→ TASK STATEMENT:
Restate the entire listing word for word.

→ MATERIAL TO PROCESS:
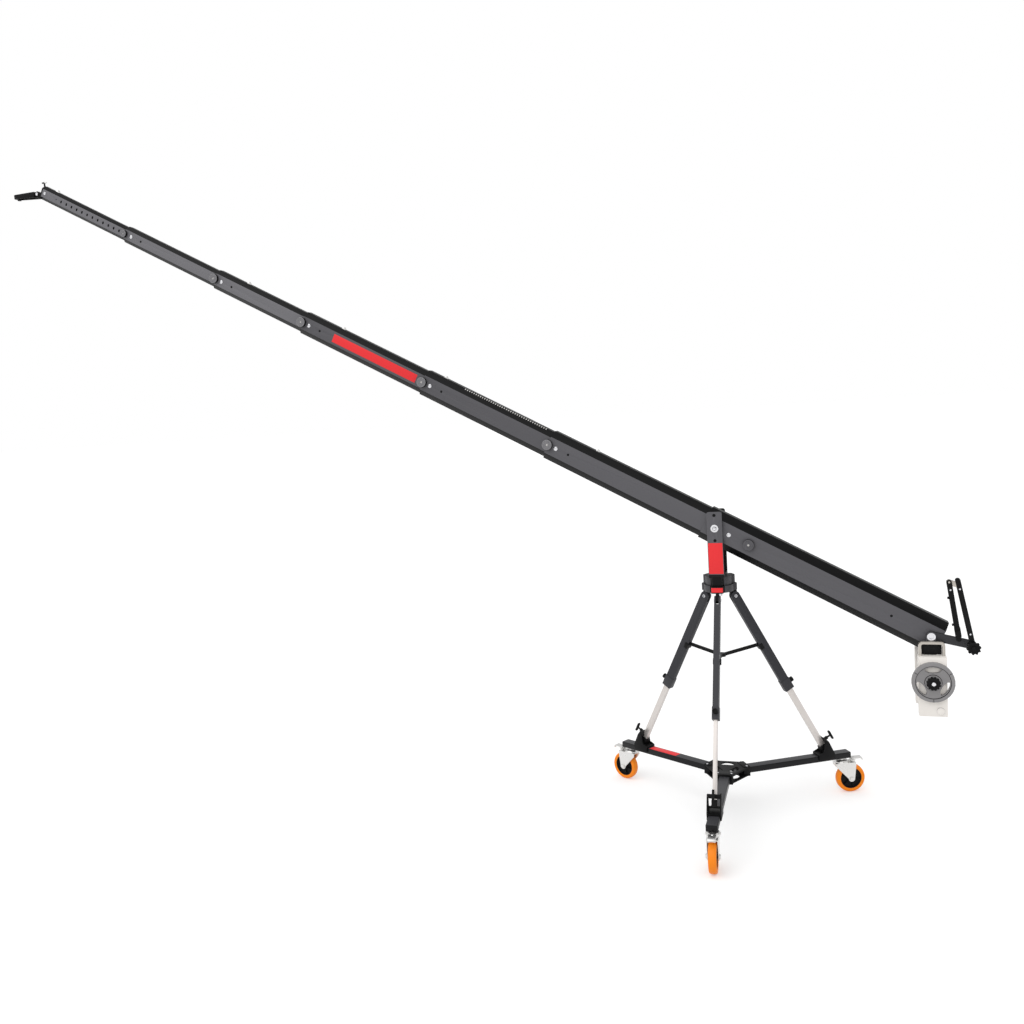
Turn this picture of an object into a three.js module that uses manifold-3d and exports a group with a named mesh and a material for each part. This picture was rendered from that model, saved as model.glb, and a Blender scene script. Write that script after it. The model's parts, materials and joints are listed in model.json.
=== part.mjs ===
// Camera jib crane: a telescoping boom on a tilting fork, a tripod and a three-wheeled dolly
// Millimetres, +Z up, boom in the XZ plane with its tip towards -X, floor at z = 0
import * as THREE from 'three';
import { mergeVertices } from 'three/addons/utils/BufferGeometryUtils.js';
import Module from 'manifold-3d';

const wasm = await Module();
wasm.setup();

// Shared clearances and facet counts
const fitGap = 0.3;
const runGap = 0.4;
const cutOver = 2;
const weldDistance = 0.0001;
const fineSides = 24;
const roundSides = 16;
const smallSides = 8;
const arcSteps = 6;

// Dolly
const wheelDiameter = 125;
const treadWidth = 32;
const treadCrown = 4;
const hubShare = 0.74;
const hubInset = 5;
const hubDishDepth = 6;
const hubBossRadius = 17;
const axleRadius = 6;
const casterTrail = 35;
const casterYaws = [2.5, -8.5, 2.5];
const casterHeight = 155;
const forkWall = 3;
const forkWheelGap = 3;
const forkHoodAbove = 6;
const forkToeRadius = 14;
const forkHoodBack = 32;
const forkHoodFront = 56;
const racewayRadius = 29;
const racewayThick = 11;
const stemRadius = 9;
const axleNutThick = 5;
const axleNutRadius = 10;
const pedalLength = 40;
const pedalWidth = 30;
const pedalThick = 4;
const pedalHingeRadius = 4;
const pedalHingeBack = 10;
const pedalLift = 9.5;
const armEndRadius = 570;
const armWidth = 45;
const armHeight = 26;
const armChamfer = 2.5;
const armRootRadius = 42;
const swivelInset = 32;
const plateReach = 90;
const plateHalfFlat = 31;
const plateThick = 5;
const mouthLength = 26;
const mouthProud = 2.5;
const moonRadius = 28;
const moonInset = 29;

// Tripod
const frontLegAngle = -89.5;
const legCount = 3;
const footInset = 116;
const footHeight = 206;
const legTopRadius = 68;
const legTopDrop = 28;
const upperLegDepth = 38;
const upperLegWidth = 24;
const upperLegWall = 2.5;
const upperLegShare = 0.6;
const lowerLegDepth = 26;
const lowerLegWidth = 15;
const lowerLegOverlap = 110;
const collarLength = 50;
const collarWall = 2;
const collarPlug = 30;
const legKnobRadius = 11;
const legKnobLength = 16;
const legKnobStud = 4;
const legKnobRise = 30;
const crownBottom = 951;
const crownThick = 29;
const crownRound = 60;
const crownLobeReach = 73;
const crownLobeWidth = 50;
const lugThick = 12;
const lugReach = 84;
const lugInner = 48;
const hingeBoltRadius = 5;
const tieKnobRadius = 13;
const tieKnobDrop = 22;
const spreaderShare = 0.31;
const spreaderDrop = 24;
const spreaderHubRadius = 17;
const spreaderHubThick = 13;
const spreaderBarWidth = 9;
const spreaderBarHeight = 13;
const spreaderClampLength = 24;
const spreaderClampWall = 4;
const spreaderClampReach = 13;

// Foot clamp
const saddleLength = 74;
const saddleWall = 5;
const saddleRoof = 7;
const saddleSkirt = 17;
const topBarRise = 26;
const topBarLength = 16;
const topBarDepth = 10;
const bracketMargin = 4;
const bracketNeck = 9;
const cupLength = 22;
const cupWall = 3;
const cradleThick = 6;
const cradleReach = 15;
const screwRadius = 4;
const screwLength = 34;
const sleeveRadius = 7.5;
const sleeveLength = 16;
const handleSpan = 17;
const handleEnd = 4.5;
const handleThick = 9;
const tabLength = 17;
const tabThick = 4;

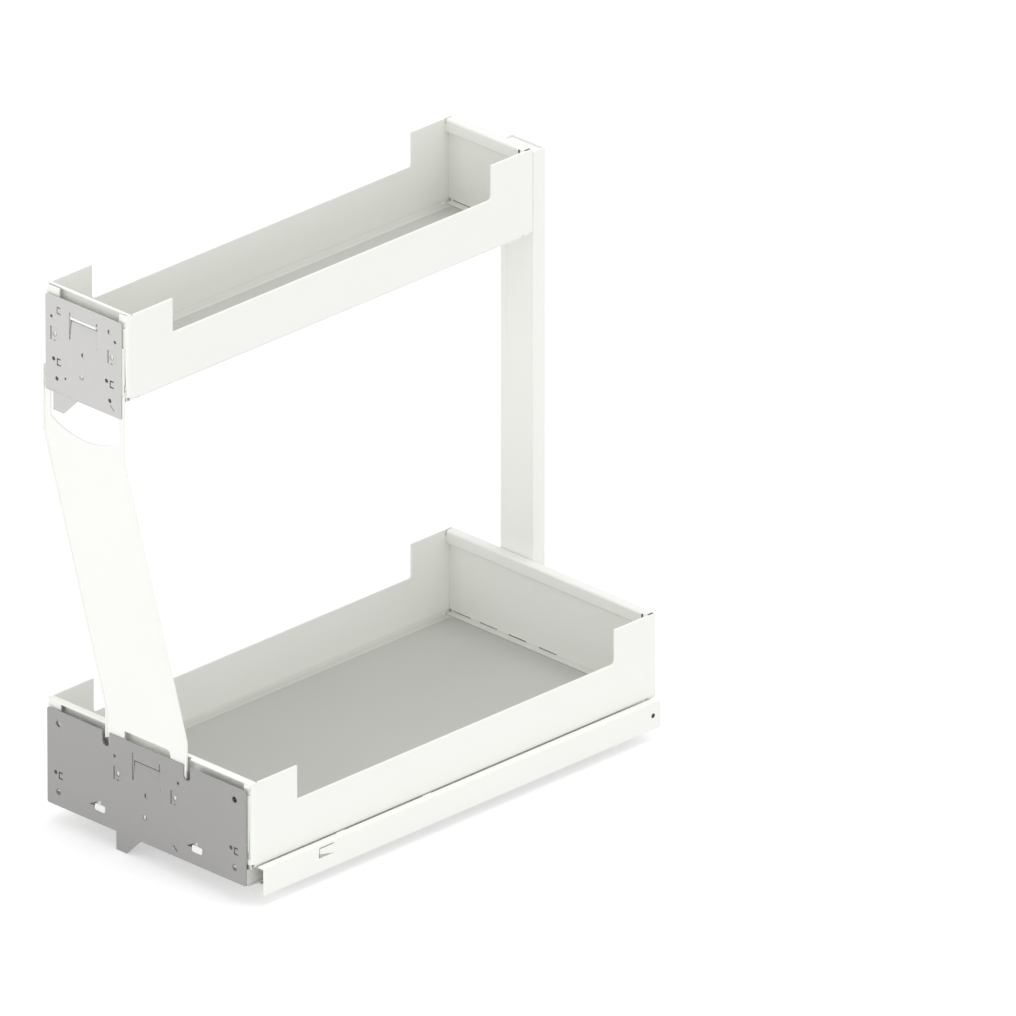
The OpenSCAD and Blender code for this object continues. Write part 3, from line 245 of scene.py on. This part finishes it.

→ RESPONSE:
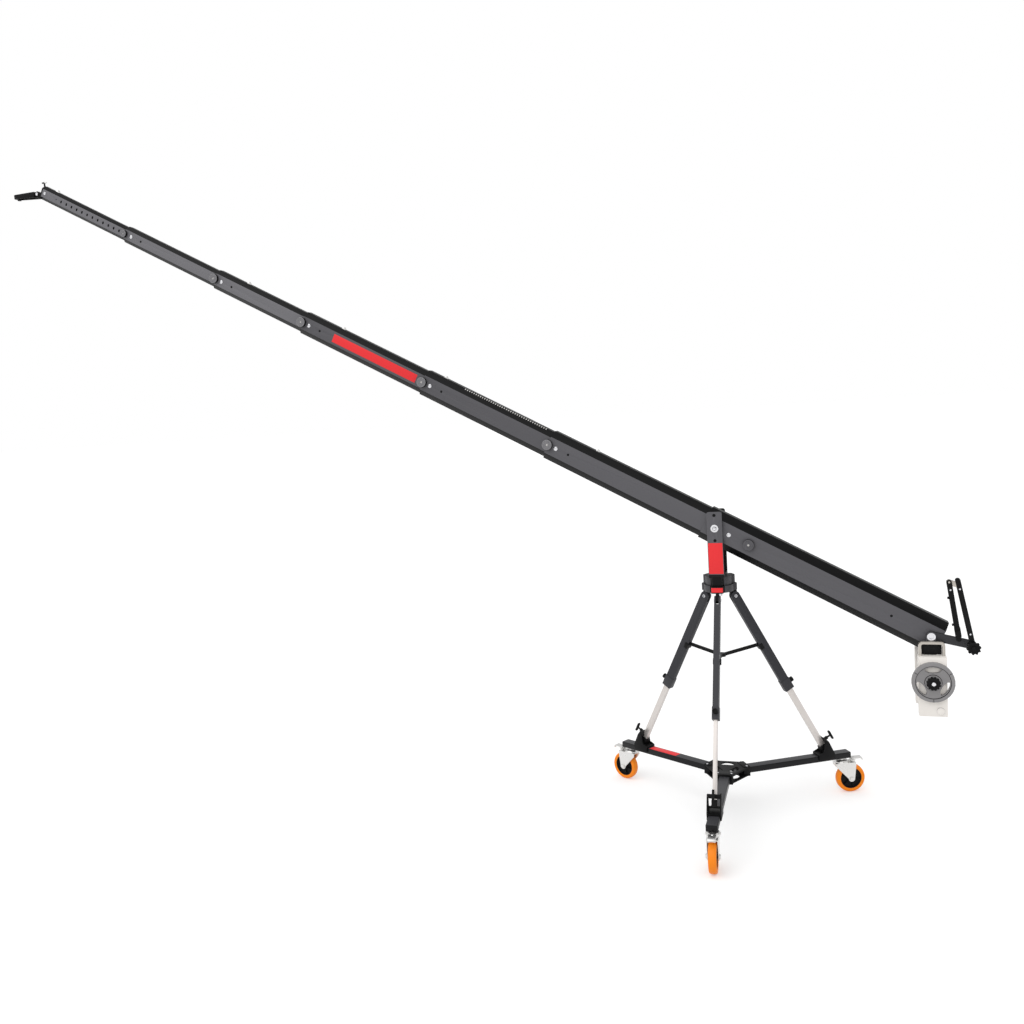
Turn this picture of an object into a three.js module that uses manifold-3d and exports a group with a named mesh and a material for each part. This picture was rendered from that model, saved as model.glb, and a Blender scene script. Write that script after it. The model's parts, materials and joints are listed in model.json.
=== part.mjs ===
// Camera jib crane: a telescoping boom on a tilting fork, a tripod and a three-wheeled dolly
// Millimetres, +Z up, boom in the XZ plane with its tip towards -X, floor at z = 0
import * as THREE from 'three';
import { mergeVertices } from 'three/addons/utils/BufferGeometryUtils.js';
import Module from 'manifold-3d';

const wasm = await Module();
wasm.setup();

// Shared clearances and facet counts
const fitGap = 0.3;
const runGap = 0.4;
const cutOver = 2;
const weldDistance = 0.0001;
const fineSides = 24;
const roundSides = 16;
const smallSides = 8;
const arcSteps = 6;

// Dolly
const wheelDiameter = 125;
const treadWidth = 32;
const treadCrown = 4;
const hubShare = 0.74;
const hubInset = 5;
const hubDishDepth = 6;
const hubBossRadius = 17;
const axleRadius = 6;
const casterTrail = 35;
const casterYaws = [2.5, -8.5, 2.5];
const casterHeight = 155;
const forkWall = 3;
const forkWheelGap = 3;
const forkHoodAbove = 6;
const forkToeRadius = 14;
const forkHoodBack = 32;
const forkHoodFront = 56;
const racewayRadius = 29;
const racewayThick = 11;
const stemRadius = 9;
const axleNutThick = 5;
const axleNutRadius = 10;
const pedalLength = 40;
const pedalWidth = 30;
const pedalThick = 4;
const pedalHingeRadius = 4;
const pedalHingeBack = 10;
const pedalLift = 9.5;
const armEndRadius = 570;
const armWidth = 45;
const armHeight = 26;
const armChamfer = 2.5;
const armRootRadius = 42;
const swivelInset = 32;
const plateReach = 90;
const plateHalfFlat = 31;
const plateThick = 5;
const mouthLength = 26;
const mouthProud = 2.5;
const moonRadius = 28;
const moonInset = 29;

// Tripod
const frontLegAngle = -89.5;
const legCount = 3;
const footInset = 116;
const footHeight = 206;
const legTopRadius = 68;
const legTopDrop = 28;
const upperLegDepth = 38;
const upperLegWidth = 24;
const upperLegWall = 2.5;
const upperLegShare = 0.6;
const lowerLegDepth = 26;
const lowerLegWidth = 15;
const lowerLegOverlap = 110;
const collarLength = 50;
const collarWall = 2;
const collarPlug = 30;
const legKnobRadius = 11;
const legKnobLength = 16;
const legKnobStud = 4;
const legKnobRise = 30;
const crownBottom = 951;
const crownThick = 29;
const crownRound = 60;
const crownLobeReach = 73;
const crownLobeWidth = 50;
const lugThick = 12;
const lugReach = 84;
const lugInner = 48;
const hingeBoltRadius = 5;
const tieKnobRadius = 13;
const tieKnobDrop = 22;
const spreaderShare = 0.31;
const spreaderDrop = 24;
const spreaderHubRadius = 17;
const spreaderHubThick = 13;
const spreaderBarWidth = 9;
const spreaderBarHeight = 13;
const spreaderClampLength = 24;
const spreaderClampWall = 4;
const spreaderClampReach = 13;

// Foot clamp
const saddleLength = 74;
const saddleWall = 5;
const saddleRoof = 7;
const saddleSkirt = 17;
const topBarRise = 26;
const topBarLength = 16;
const topBarDepth = 10;
const bracketMargin = 4;
const bracketNeck = 9;
const cupLength = 22;
const cupWall = 3;
const cradleThick = 6;
const cradleReach = 15;
const screwRadius = 4;
const screwLength = 34;
const sleeveRadius = 7.5;
const sleeveLength = 16;
const handleSpan = 17;
const handleEnd = 4.5;
const handleThick = 9;
const tabLength = 17;
const tabThick = 4;

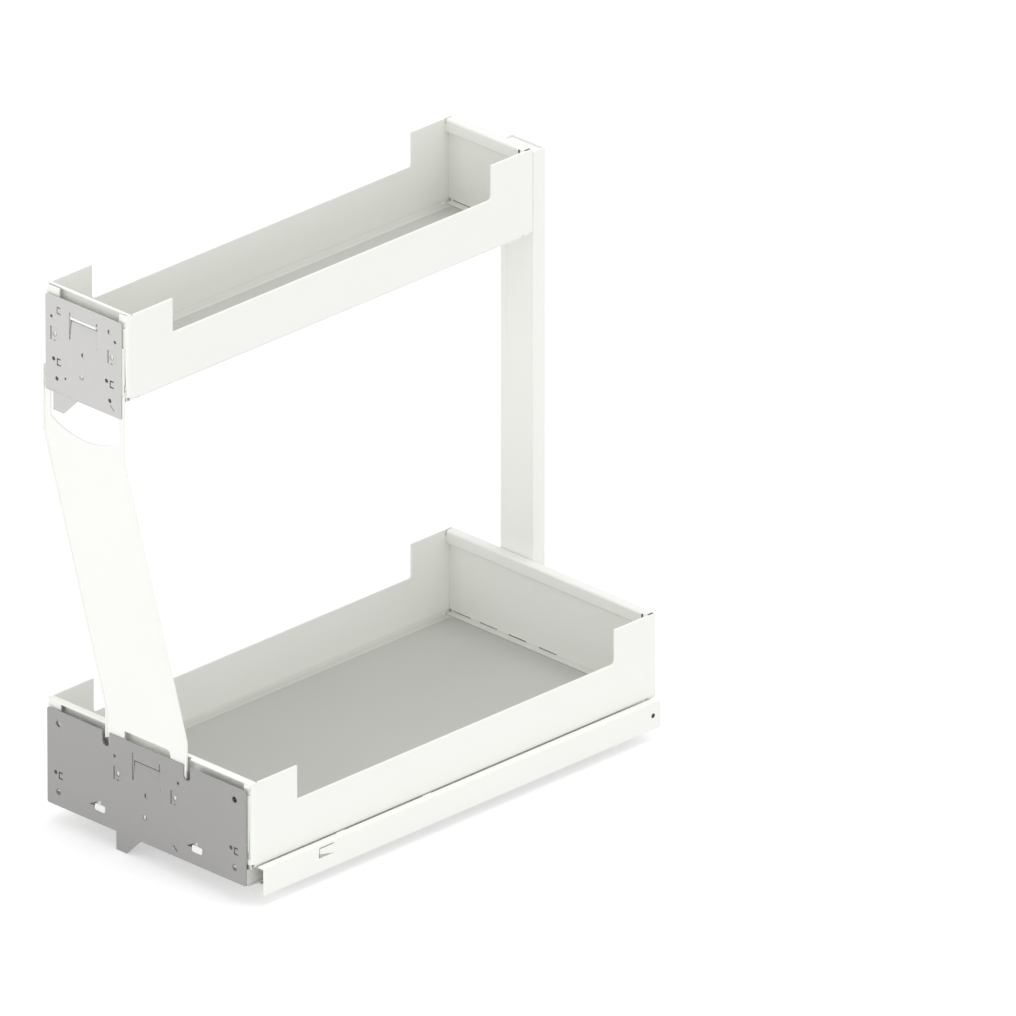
The OpenSCAD and Blender code for this object continues. Write part 3, from line 245 of scene.py on. This part finishes it.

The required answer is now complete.